Die Tornada wendet sich an Mon Dezir, von dem man nicht recht ersehen kann, was für eine Art von Persönlichkeit dieser Versteckname bezeichnet. Es kann nach den Worten der Verse 44 f. sehr wohl die Geliebte des Dichters sein. Aber wir wissen, daß die Trobadors das Verbum amar auch auf ihre Gönner beziehen. Jedenfalls wäre es das einzige Mal, daß Cadenet sich eines Verstecknamens bedient hätte, und es ist begreiflich, daß man gerade aus Anlaß dieses Namens an einen anderen Autor des Liedes gedacht hat. Den Verstecknamen mon Dezir finden wir bei Gaucelm Faidit und bei Raimon Jordan de Saint Antoni wieder, die sich gegenseitig mit diesem Senhal benennen; und so hat Stroński (Folquet de Marselha S. 37* n. 1) das Lied dem Gaucelm Faidit zugewiesen, der in seinem Gedicht 167, 39 von einer siebenjährigen Liebe spricht, wie der Verfasser unseres Liedes in v. 14 (s. A 224, Str. 1 Mout a poignat Amors en mi delir Longa sazon per q’ieu en sui clamans, Q’en breu aura environ de ·VII· ans Qe·m fetz amar tant fort senes mesura Lieis on perdiei mon joi e m’aventura. Die beiden Gedichte müßten also zu fast genau gleicher Zeit verfaßt sein). Das Gewicht dieser Gründe ist nicht zu verkennen. Freilich das Gedicht ist unter dem Namen Cadenets überliefert, und es bleibt z.

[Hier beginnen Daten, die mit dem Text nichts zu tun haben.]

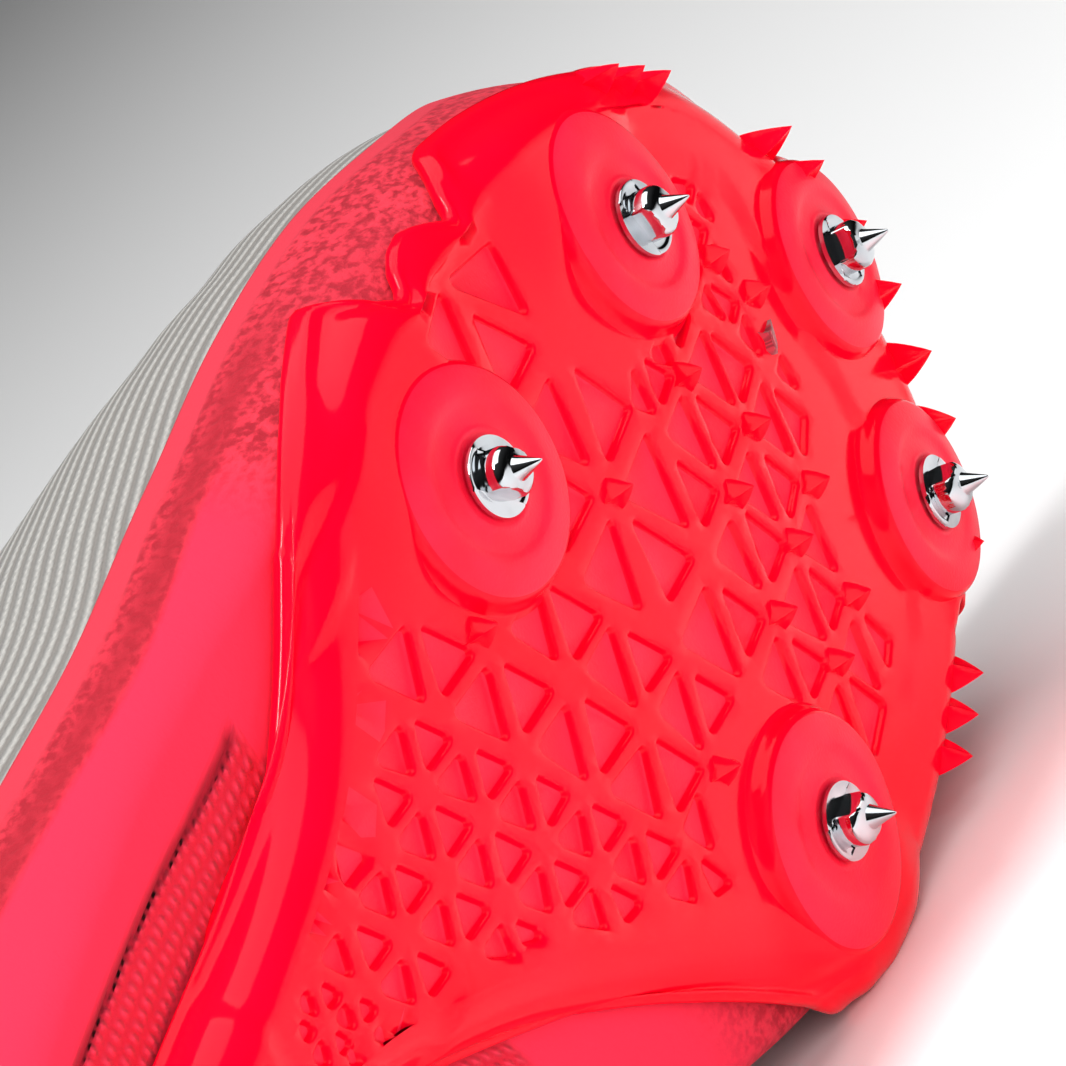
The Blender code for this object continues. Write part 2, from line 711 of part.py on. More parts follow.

B. die Möglichkeit, daß auch er, wie Gaucelm Faidit, den Raimon Jordan als Mon Dezir angeredet habe. Daß Cadenet in Quercy, der Heimatlandschaft Raimon Jordans, gewesen ist, scheint aus 13, 32 hervorzugehen. Und es könnte dann das Lied unter dem Einfluß des älterem Gaucelm Faidit entstanden sein. Es wird aber geraten sein, es nicht unter die Dichtungen Cadenets aufzunehmen, zumal es auch in seinem Stil von dessen Art abzuweichen scheint.